If you want a quick second opinion, Mehmi can sanity-check your asset list (what’s financeable vs not), estimate realistic net proceeds, and structure payments so the deal still works if you have a weaker month.

If you want the broader foundation first, read: What Is Equipment Financing? Canada Guide for 2026.

FAQ (Canada-specific)

1) Which is faster in Canada: refinance or sale-leaseback?

Often sale-leaseback can be faster if ownership proof and lien/registration are clean. Refi speed depends on payout statements, asset verification, and whether the lender needs bank statements or updated financials. (Packaging completeness is usually the real driver.)

2) How much cash can I pull out?

It’s usually bounded by value × advance rate − payouts − fees.
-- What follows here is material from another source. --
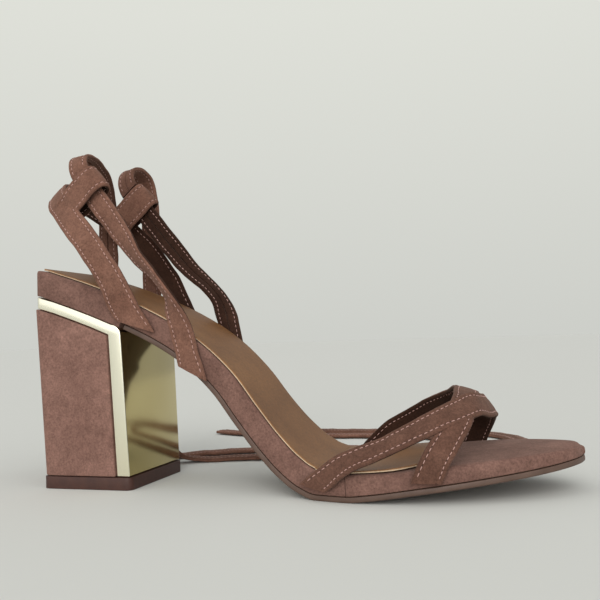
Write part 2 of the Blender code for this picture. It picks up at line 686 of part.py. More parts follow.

Sale-leasebacks often use conservative LTV cushions because the file starts with a working-capital need.

3) Will this affect my bank operating line of credit?

It can. Sometimes equipment-backed liquidity reduces pressure on the bank line; other times, added fixed payments can tighten covenants or borrowing base comfort. BDC describes a line of credit as flexible short-term borrowing for daily operating costs during a cash crunch—so lenders watch it closely. (BDC.ca)

4) Do I pay GST/HST on lease payments?

Often, yes—lease payments can be treated as taxable supplies, and place-of-supply rules determine the applicable rate. (Canada) (Confirm specifics with your accountant for your province and deal structure.)

5) What documentation mistake delays funding most often?

Missing proof of ownership / original purchase invoice, incomplete lien discharge evidence, or void cheque/PAD mismatches are common stall points (especially on sale-leaseback and private sale files).

6) What’s the biggest mistake owners make when they’re stressed for cash?

They optimize for maximum cash-out instead of survivable monthly payment. A deal that “solves today” but eliminates buffer is exactly what underwriters fear—because it increases default probability and forces the lender to rely on collateral recovery.